Tuesday, September 20, 2005

Dance With It

Alex Ness has an excellent interview with Grant Morrison over on PopThought.com. It's all good, but my favorite part is where Morrison defends the current level of popular acceptance of the comics medium and talks about why that hasn't translated into sales.

He presents the most reasonable argument on the subject that I've heard so far and if he's right, then the importance of a project like Warren Ellis and Ben Templesmith's Fell suddenly becomes clear. Of course, getting prices down is only part of the problem though. Format and availability also need to be addressed.

AN: Is your use of metaphor the means in which comics will finally climb the gate and enter "accepted mediums"?

GM: Comics don't need to climb the gate and enter anything. We're having more fun outside in the sun.

As I said, metaphor occurs naturally in ANY story. The fact that Tolkien's Ring can easily stand in for the Bomb, or for Addiction, or for any number of things - which it can - doesn't seem to hamper people's enjoyment of the elephant fights in The Lord of the Rings, so metaphorical content shouldn't be looked upon as anything highbrow or unusual. I tend to see it everywhere, but that's just how I'm wired up. I don't know about you, but I can't look at Godzilla without seeing the atom bomb over Nagasaki, the screaming, hyper-enthusiastic shopgirls of Shibuya, Tokyo, and the devastating smile of the goddess Amaterasu, among other things, all piled on top of one another and representing the very same something.

Metaphor's there to be read or applied if you want to enrich your experience of art. It can just as easily be ignored if all you want to do is watch the action and look at the weird, cool pictures. The same is true of my comics, or anyone else's. There's subtext everywhere, but you don't have to bother with it if it's not your thing. Just dance to the beat of the story, and if you don't 'understand' everything, well, good. It'll stand you in good stead for the real world - a place filled with people and events you will NEVER entirely understand. You don't have to understand an experience in order to have it. You will, in fact, DIE not understanding most of what goes on in the world and why. Don't sweat it. Dance with it.

AN: By showing how the medium can be so multifaceted won't otherwise comic virgins be forced to admit that the medium is valid?

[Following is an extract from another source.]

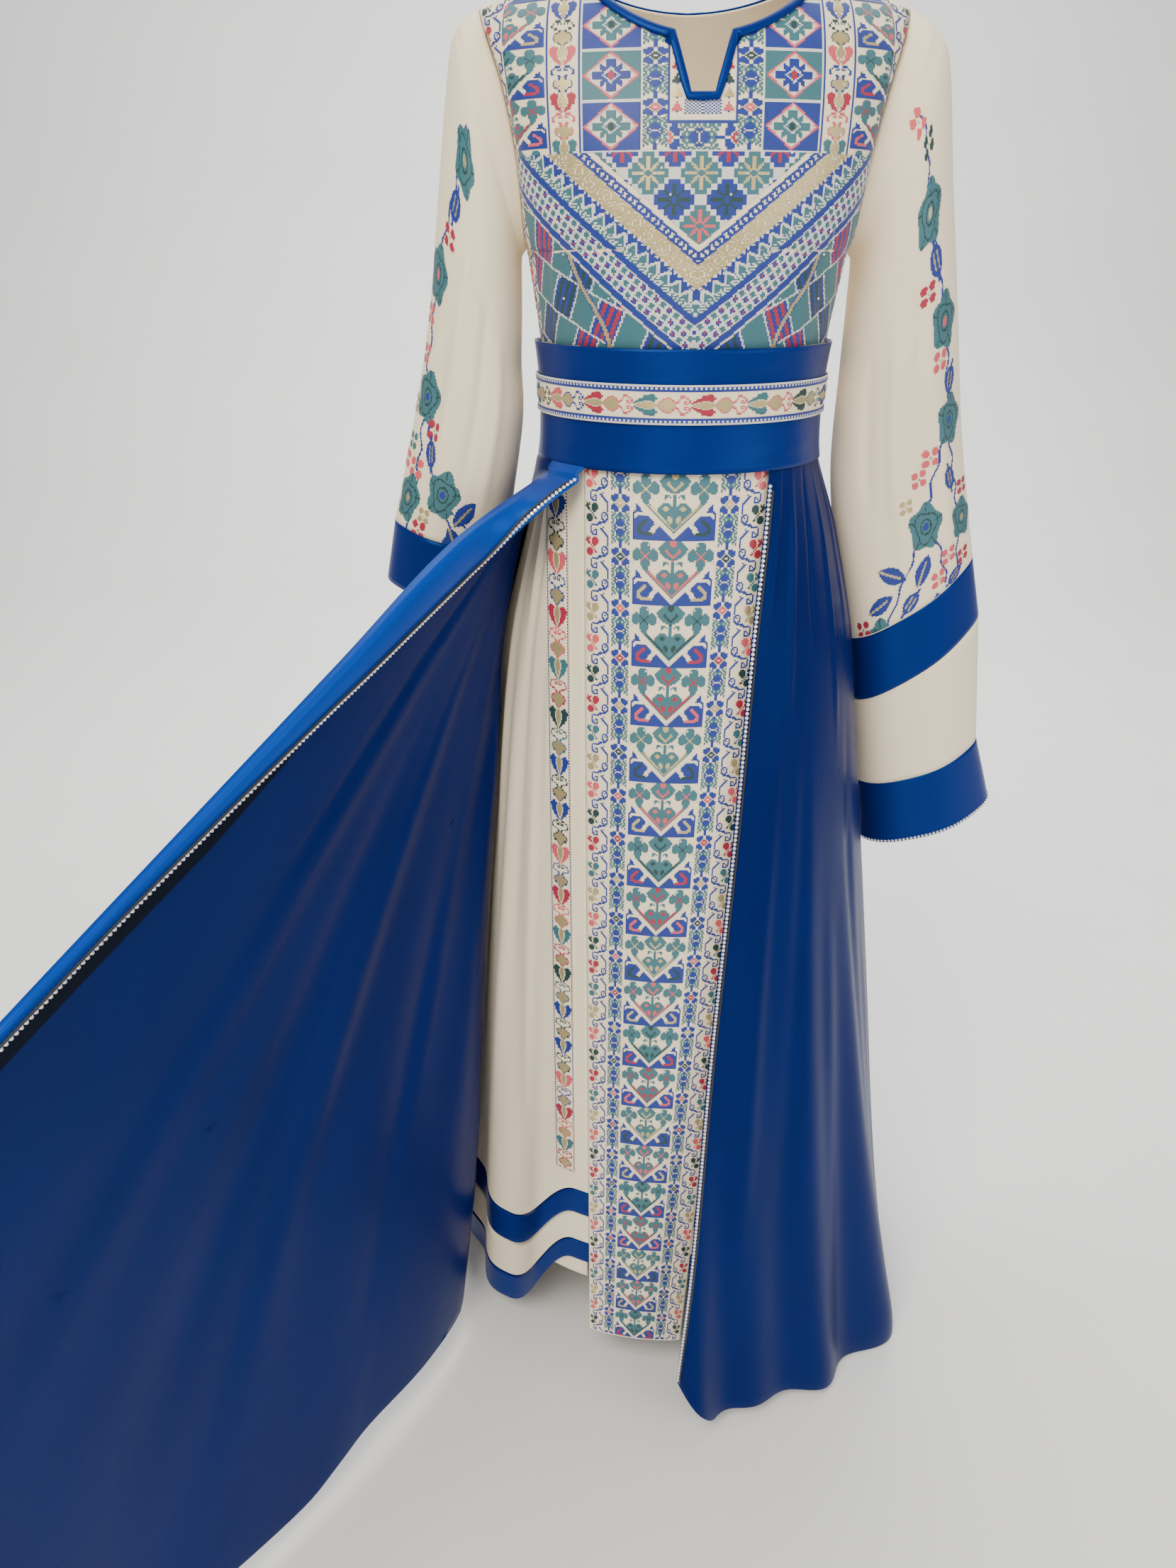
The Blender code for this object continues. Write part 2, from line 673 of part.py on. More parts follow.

And why, after your Doom Patrol run and books like Maus and Wilderness, is that still a valid question?

GM: Well, the way I see it, Alex, images, ideas and characters derived from comic books now cover just about every available surface in the civilized world. X-Men cereal! The Incredibles pajamas! Sky High! What more proof do comics fans need that the rest of the world has - at least for a moment - stopped laughing at all the crazy shit we're into?

Will we remain unsatisfied until every newborn babe has a Spider-Man logo tattooed on his head? Aren't Marvel and DC characters on the sides of buses enough evidence that the whole world has fallen under the spell of comics? Does every man, woman, and child have to swear allegiance to Captain America's shield before we finally accept that comics are already valid ? How much more validation do summathese goddamn fanboys need, for crying out loud!!

Everybody I've ever met thinks it must be great to do what I do for a living and I've met lots of people, including lots of famous ones. They all think comics are great. What more can I say ? They're not too sure about the more obsessive, stereotypical 'fan' type, but then obsessive fans of anything can seem be a little disconcerting whether they are fans of old skool hip-hop, football or Gwen Stefani. Otherwise, as far as I can see, just about every-bloody-body loves the idea of comics and superheroes. They would buy shitloads more of the actual books if the format, pricing and availability changed, but messages like that take a long time to get through to the brains of the big companies. Sell comics at cinema concession stands, for instance, and the sales would skyrocket shockingly overnight. Or rack them next to the week's new CD and DVD releases in Virgin megastores and pop shops. Manga size. They'd shift millions like they used to. All of this will probably still happen in one way or another before 2010.

Comics as an artform has done all right by me and my mates over the years, and, as far as I can see, everybody else is pretty cool with the idea that comics still get made. The people who can't stop whining about how the books are crap and all the writers are rubbish compared to 'real' writers, and all the artists aren't as good or as fast or as tall as they used to be, or whatever, are self-confessed comics fans, sadly. There's always a small hard core of 'Fans' who tend to despise, denigrate and insult comic books and their creators more than any other segment of the population would even imagine doing...

...in that good old-fashioned, ironic kind of way.